En todas las guerras el vencedor
destruye lo que representa al vencido; las cosas que han escapado a esta
práctica generalizada son mínimas. Muchas, incluso, se han salvado por la ignorancia del triunfador
sobre su auténtico valor. ¿Alguien se imagina lo que tendría la humanidad si
hubiéramos conservado edificios, obras de arte, descubrimientos científicos,
saberes humanísticos, diseños de ingeniería civil? …
Un poco antes de abandonar el
monumento cordobés, me senté en un banco un poco alejado del bullicio general y
vi una mujer rezando ante la capilla católica. Y, como en el fondo soy un
filósofo, me pregunté, mirando hacia el retablo:¿Qué pensará Dios? ¿Sentirá la
oración de esta mujer como una victoria de sus prosélitos sobre los que no
creen en Él?.
No sé por qué giré la cabeza a mi
derecha, pero lo hice. Y ví a un hombre solo, al lado de uno de los arcos
rojiblancos, mirando atentamente a un punto del espacio. Me pareció que era un
moro dirigiendo su vista al Este y musitando una oración. En la mezquita sólo
hay culto católico, pero nadie puede impedir a nadie que se dirija a su dios
desde cualquier parte. Y pensé … ¿Qué pensará Alá? ¿Sentirá esta oración como
un triunfo de los suyos sobre los que considera infieles? O se mirarán los
dioses, sonriendo ligeramente y diciéndose, allá en el infinito: al fin y al
cabo los dos hombres están rezando, que es lo importante. No sé.

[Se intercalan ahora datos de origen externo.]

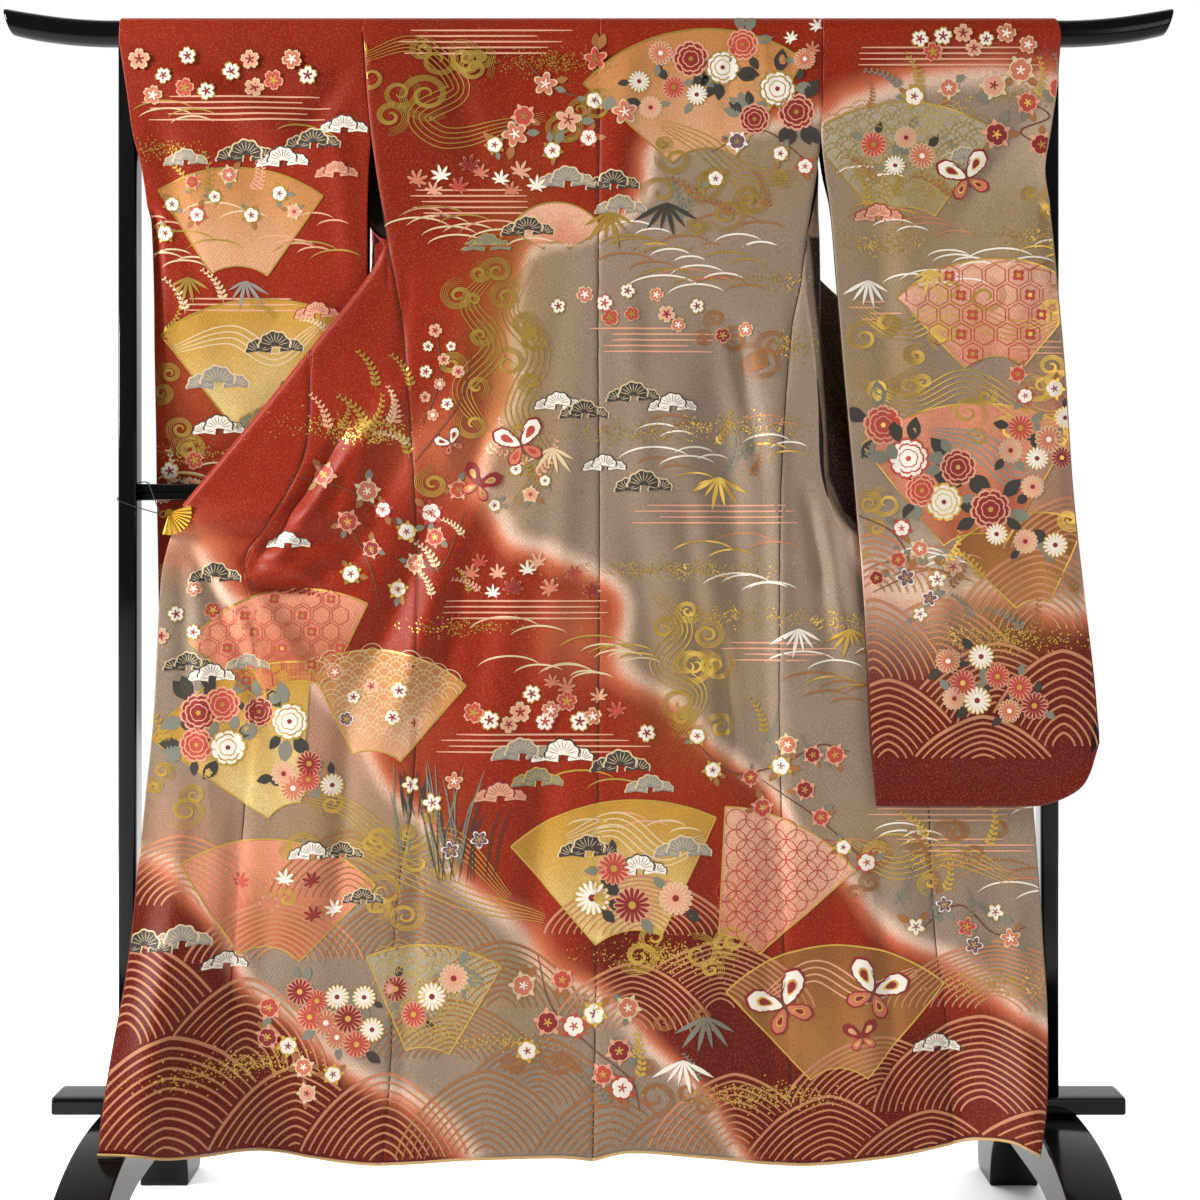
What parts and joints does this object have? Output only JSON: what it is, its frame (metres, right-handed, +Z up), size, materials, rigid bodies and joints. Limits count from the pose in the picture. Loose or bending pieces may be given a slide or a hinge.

Me levanté, tuve que preguntar
por dónde se salía (ya he dicho que, curiosamente, la simetría de los pasillos
me desorientó) y en el camino pensé que entre tanta belleza artística, se
respiraba en aquellos muros una atmósfera de tolerancia.
Lamparilla
(Todo esto es
consecuencia de que no sólo de zarzuelerías vive el hombre).